Schon früh kam Winslow mit den Themen und Figuren in Berührung, die später eine so prominente Rolle in seinen Büchern spielen sollten. Einige Mafiagrößen des Patriarca-Syndikats lebten in seiner Nachbarschaft, und seine eigene Großmutter arbeitete Ende der 60er für den berüchtigten Mafiaboss Carlos Marcello, den mutmaßlichen Drahtzieher des Kennedy-Attentats, der den späteren Autor mehrere Male zu sich einlud.



Nach seinem Schulabschluss kehrte Don Winslow in seine Geburtsstadt New York zurück. Bevor er mit dem Schreiben begann, verdiente er sein Geld unter anderem als Kinobetreiber, als Fremdenführer auf afrikanischen Safaris und chinesischen Teerouten, als Unternehmensberater und immer wieder als Privatdetektiv.



Auch als Schriftsteller ist Don Winslow unermüdlich. Jeden Morgen um fünf setzt er sich an den Schreibtisch. Mittags läuft er sieben Meilen, in Gedanken immer noch bei seinen Figuren, um dann am Nachmittag weiterzuarbeiten. Dabei schreibt er mindestens an zwei Büchern gleichzeitig. Schreibblockaden kennt er nicht, im Gegenteil: Winslow sagt von sich, dass er bislang nur fünf Tage durchgehalten habe, ohne zu schreiben.
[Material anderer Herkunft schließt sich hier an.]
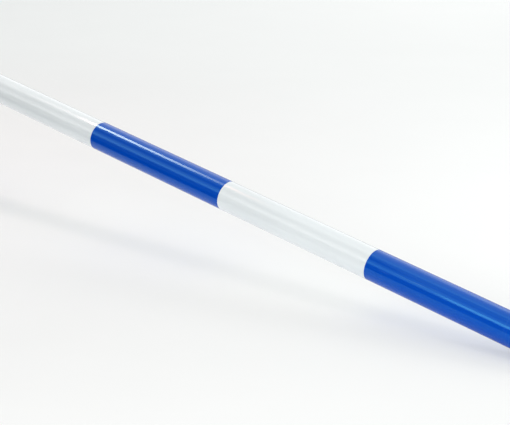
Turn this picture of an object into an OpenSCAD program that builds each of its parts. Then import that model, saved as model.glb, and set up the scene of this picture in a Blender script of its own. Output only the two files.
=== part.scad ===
// Show jump pole: a rounded timber core inside five plastic sleeves, blue and white in turn.
// The sleeves butt end to end on hidden collars, and a moulded cap is screwed on each end.
// The pole lies along X with its middle at the origin, +Z up. All sizes are in millimetres.

/* [Pole] */
// Outside diameter of the pole, the size that the jump cups hold
pole_d = 100; // [90:1:120]
// Length of one coloured sleeve, and so of one band
band_len = 600; // [400:1:800]

/* [Sleeves] */
// Wall of a plastic sleeve
sleeve_wall = 3; // [2.5:0.1:4.5]
// Chamfer round the outside edge at each end of a sleeve
sleeve_edge = 0.4; // [0.2:0.1:0.8]
// Chamfer round the inside edge, which leaves a groove for the collar's rib
sleeve_lead = 1.4; // [0.8:0.1:1.6]

/* [Joint collars] */
// Wall of a collar
collar_wall = 2.6; // [2:0.1:4]
// Length of a collar, half of it in each of the two sleeves that it joins
collar_len = 90; // [50:1:160]
// Chamfer round the outside edge at each end of a collar
collar_lead = 1; // [0.5:0.1:1.5]
// Flat top of the rib that centres a collar between two sleeves
rib_top = 0.5; // [0.3:0.1:0.8]
// Gap left on each side of the rib in the sleeves' groove
rib_gap = 0.2; // [0.1:0.05:0.3]

/* [Timber core] */
// Gap between the core and the collars and caps round it
core_gap = 0.4; // [0.2:0.1:1]
// Chamfer round each end of the core
core_edge = 2; // [1:0.5:4]
// Depth of a pilot hole past the point of its screw
pilot_extra = 6; // [2:1:12]

/* [End caps] */
// Thickness of the flange that closes the end
flange_t = 6; // [5:0.5:10]
// Rounding of the flange's outer edge
flange_round = 3; // [1:0.5:4]
// How far the flange stays in from the outside of the sleeve
flange_inset = 0.3; // [0.1:0.1:1]
// Depth of the shallow dish in the flange's face
dish_depth = 0.8; // [0.4:0.1:1.5]
// Width of the rim left round the dish
rim_w = 11; // [8:0.5:14]
// Length of the skirt that goes into the sleeve
skirt_len = 40; // [30:1:80]
// Gap between the skirt and the sleeve's bore
skirt_gap = 0.3; // [0.2:0.05:0.5]
// Chamfer that leads the skirt into the sleeve
skirt_lead = 1; // [0.5:0.1:1.5]
// Number of raised rings on the skirt that grip the sleeve
grip_count = 3; // [1:1:4]
// Width of a grip ring at its foot
grip_w = 2.4; // [1.5:0.1:4]
// Distance between the middles of two grip rings
grip_pitch = 9; // [6:0.5:12]

/* [Cap screws] */
// Number of screws in a cap
screw_count = 3; // [2:1:6]
// Diameter of the circle that the screws stand on
screw_circle_d = 52; // [40:1:60]
// Diameter of a screw over its thread
screw_d = 5; // [4:0.5:6]
// Length of a screw, countersunk head included
screw_len = 60; // [40:1:90]
// Diameter of the countersunk head
head_d = 10; // [9:0.5:12]
// Height of the head's straight edge
head_edge = 0.4; // [0.2:0.1:0.6]
// How deep the head lies under the face of the dish
head_sink = 0.2; // [0.1:0.1:0.4]
// Length of the screw's point
point_len = 7; // [4:0.5:10]
// Gap between the screw's shank and the hole in the cap
screw_gap = 0.25; // [0.1:0.05:0.5]
// Width across flats of the hexagon socket
socket_af = 3; // [2.5:0.5:4]
// Depth of the hexagon socket
socket_depth = 1.8; // [1:0.1:2.2]

/* [Colours] */
// Blue sleeves and end caps
blue = "#1650b4"; // [#1650b4, #0d3f9c, #2f6fd0]
// White sleeves
white = "#eef1f1"; // [#eef1f1, #ffffff, #e4e8e6]
// Collars
pale_grey = "#d5d9db"; // [#d5d9db, #b9bec1, #8f9498]
// Timber core
pine = "#cfa873"; // [#cfa873, #dcbf8e, #b98f5c]
// Cap screws
steel = "#c0c3c4"; // [#c0c3c4, #9da1a3]

/* [Hidden] */
$fn = 128;
band_count = 5;
tube_len = band_count * band_len;
pole_r = pole_d / 2;
bore_r = pole_r - sleeve_wall;
collar_bore_r = bore_r - collar_wall;
core_r = collar_bore_r - core_gap;
skirt_r = bore_r - skirt_gap;
flange_r = pole_r - flange_inset;
dish_r = flange_r - rim_w;
rib_foot = sleeve_lead - rib_gap;
rib_height = rib_foot - rib_top / 2;
head_r = head_d / 2;
screw_r = screw_d / 2;
cone_depth = head_r - screw_r;
head_top = flange_t - dish_depth - head_sink;
screw_point = head_top - screw_len;
socket_r = socket_af / 2 / cos(30);
// Overlap that a cutting shape needs past a face
cut = 1;

// Turns a shape made round Z so that it lies along X, moved to x
module along_x(x) translate([x, 0, 0]) rotate([0, 90, 0]) children();

// Puts a shape made at the right end on the right end
module at_right_end() along_x(tube_len / 2) children();

// Puts the same shape on the left end, facing the other way
module at_left_end() mirror([1, 0, 0]) at_right_end() children();

// One child on each screw's place, counted from the top of the pole
module at_each_screw()
  for (i = [0 : screw_count - 1])
    rotate([0, 0, 180 + 360 * i / screw_count])
      translate([screw_circle_d / 2, 0, 0]) children();

// One sleeve, counted from the left: a plain tube with its four end edges chamfered
module sleeve(number, colour) {
  half = band_len / 2;
  color(colour)
    along_x((number - (band_count + 1) / 2) * band_len)
    rotate_extrude()
      polygon([[pole_r - sleeve_edge, -half],
               [pole_r, -half + sleeve_edge],
               [pole_r, half - sleeve_edge],
               [pole_r - sleeve_edge, half],
               [bore_r + sleeve_lead, half],
               [bore_r, half - sleeve_lead],
               [bore_r, -half + sleeve_lead],
               [bore_r + sleeve_lead, -half]]);
}

// The collar welded inside two sleeves, number counting the joint from the left.
// Its rib lies in the groove that the two sleeves' inside chamfers make.
module joint_collar(number) {
  half = collar_len / 2;
  color(pale_grey)
    along_x((number - band_count / 2) * band_len)
    rotate_extrude()
      polygon([[collar_bore_r, -half],
               [bore_r - collar_lead, -half],
               [bore_r, -half + collar_lead],
               [bore_r, -rib_foot],
               [bore_r + rib_height, -rib_top / 2],
               [bore_r + rib_height, rib_top / 2],
               [bore_r, rib_foot],
               [bore_r, half - collar_lead],
               [bore_r - collar_lead, half],
               [collar_bore_r, half]]);
}

// The rounded softwood pole that carries the sleeves, with pilot holes for the cap screws
module timber_core() {
  half = tube_len / 2;
  color(pine)
    difference() {
      along_x(0)
        rotate_extrude()
          polygon([[0, -half],
                   [core_r - core_edge, -half],
                   [core_r, -half + core_edge],
                   [core_r, half - core_edge],
                   [core_r - core_edge, half],
                   [0, half]]);
      at_left_end() pilot_holes();
      at_right_end() pilot_holes();
    }
}

module pilot_holes() {
  depth = pilot_extra - screw_point;
  at_each_screw() translate([0, 0, -depth]) cylinder(r = screw_r, h = depth + cut);
}

// Half section of the cap: z is 0 where the flange meets the sleeve and grows outwards
module cap_section() {
  difference() {
    square([flange_r, flange_t]);
    translate([flange_r - flange_round, flange_t - flange_round])
      difference() {
        square(flange_round + cut);
        circle(r = flange_round);
      }
    translate([-cut, flange_t - dish_depth]) square([dish_r + cut, dish_depth + cut]);
  }
  polygon([[collar_bore_r, 0],
           [collar_bore_r, -skirt_len],
           [skirt_r - skirt_lead, -skirt_len],
           [skirt_r, -skirt_len + skirt_lead],
           [skirt_r, 0]]);
  for (i = [1 : grip_count]) translate([skirt_r, -i * grip_pitch]) grip_section();
}

// One grip ring, whose flat top meets the sleeve's bore
module grip_section()
  polygon([[-skirt_gap, -grip_w / 2],
           [0, -grip_w / 2],
           [skirt_gap, -grip_w / 4],
           [skirt_gap, grip_w / 4],
           [0, grip_w / 2],
           [-skirt_gap, grip_w / 2]]);

// The moulded cap with its countersunk screw holes
module end_cap()
  color(blue)
  difference() {
    rotate_extrude() cap_section();
    at_each_screw() {
      translate([0, 0, -cut]) cylinder(r = screw_r + screw_gap, h = flange_t + 2 * cut);
      translate([0, 0, head_top - head_edge - cone_depth])
        cylinder(r1 = screw_r, r2 = head_r, h = cone_depth);
      translate([0, 0, head_top - head_edge]) cylinder(r = head_r, h = flange_t);
    }
  }

// The wood screws of one cap, each with a hexagon socket in its flat head
module cap_screws()
  color(steel)
  at_each_screw()
    difference() {
      rotate_extrude()
        polygon([[0, screw_point],
                 [screw_r, screw_point + point_len],
                 [screw_r, head_top - head_edge - cone_depth],
                 [head_r, head_top - head_edge],
                 [head_r, head_top],
                 [0, head_top]]);
      translate([0, 0, head_top - socket_depth])
        cylinder(r = socket_r, h = socket_depth + cut, $fn = 6);
    }

timber_core();
sleeve(1, blue);  // blue_sleeve_1
sleeve(2, white);  // white_sleeve_2
sleeve(3, blue);  // blue_sleeve_3
sleeve(4, white);  // white_sleeve_4
sleeve(5, blue);  // blue_sleeve_5
joint_collar(1);  // joint_collar_1_2
joint_collar(2);  // joint_collar_2_3
joint_collar(3);  // joint_collar_3_4
joint_collar(4);  // joint_collar_4_5
at_left_end() end_cap();  // left_end_cap
at_right_end() end_cap();  // right_end_cap
at_left_end() cap_screws();  // left_cap_screws
at_right_end() cap_screws();  // right_cap_screws
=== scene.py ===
# %% [markdown]
# # A show jump pole
# A show jump pole is a round bar of about three metres that a horse jumps over. It lies loose in
# two cups, so that it can be knocked down. This one has a softwood core inside five glossy plastic
# sleeves, blue and white in turn, and a moulded cap screwed on each end.
#
# The solid model is loaded first and stays fixed: it says where every piece is and how large. This
# lesson gives each piece its finish, and makes the pieces that show as finer meshes in its place.

# %% Load the fixed frame
import math

import bpy
from mathutils import Matrix, Vector


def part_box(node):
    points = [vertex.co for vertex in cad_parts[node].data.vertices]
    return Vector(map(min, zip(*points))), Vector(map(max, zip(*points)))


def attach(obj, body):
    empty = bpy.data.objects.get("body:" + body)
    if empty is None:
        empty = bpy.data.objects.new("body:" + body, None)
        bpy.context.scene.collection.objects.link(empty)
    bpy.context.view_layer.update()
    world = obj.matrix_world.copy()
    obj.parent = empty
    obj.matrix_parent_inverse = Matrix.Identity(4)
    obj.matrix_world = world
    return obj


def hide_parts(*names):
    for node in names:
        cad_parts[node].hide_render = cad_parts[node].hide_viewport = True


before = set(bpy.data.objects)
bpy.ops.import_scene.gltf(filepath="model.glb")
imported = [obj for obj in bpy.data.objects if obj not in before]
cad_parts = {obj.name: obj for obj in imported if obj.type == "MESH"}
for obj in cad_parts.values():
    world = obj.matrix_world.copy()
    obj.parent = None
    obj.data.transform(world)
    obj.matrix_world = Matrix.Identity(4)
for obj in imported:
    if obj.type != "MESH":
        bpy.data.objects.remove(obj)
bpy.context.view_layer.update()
print("solid model:", sorted(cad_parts))

# %% [markdown]
# ## Sizes that the frame gives
# A length that is written twice can disagree with itself. The sizes of the pole are therefore read
# from the boxes of its solids, and only what a box can't say is written down later, in millimetres.

# %% Measure the pole
MM = 0.001
sleeve_nodes = sorted((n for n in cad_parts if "sleeve" in n), key=lambda n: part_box(n)[0].x)
first_low, first_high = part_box(sleeve_nodes[0])
pole_radius = first_high.z
band_length = first_high.x - first_low.x
tube_end = -first_low.x
print(f"pole radius {pole_radius / MM:.1f} mm, band {band_length / MM:.0f} mm, end at {tube_end} m")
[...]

Es ist eine Sucht, die bis heute ein Werk hervorgebracht hat, dessen Qualität, Vielseitigkeit und Spannung Don Winslow zu einem der ganz Großen des zeitgenössischen Krimis machen.



Don Winslow wurde vielfach ausgezeichnet, u.a. mit dem Deutschen Krimi Preis (International) 2011 für Tage der Toten. Für die New York Times zählt Don Winslow zu einem der ganz Großen amerikanischen Krimi-Autoren.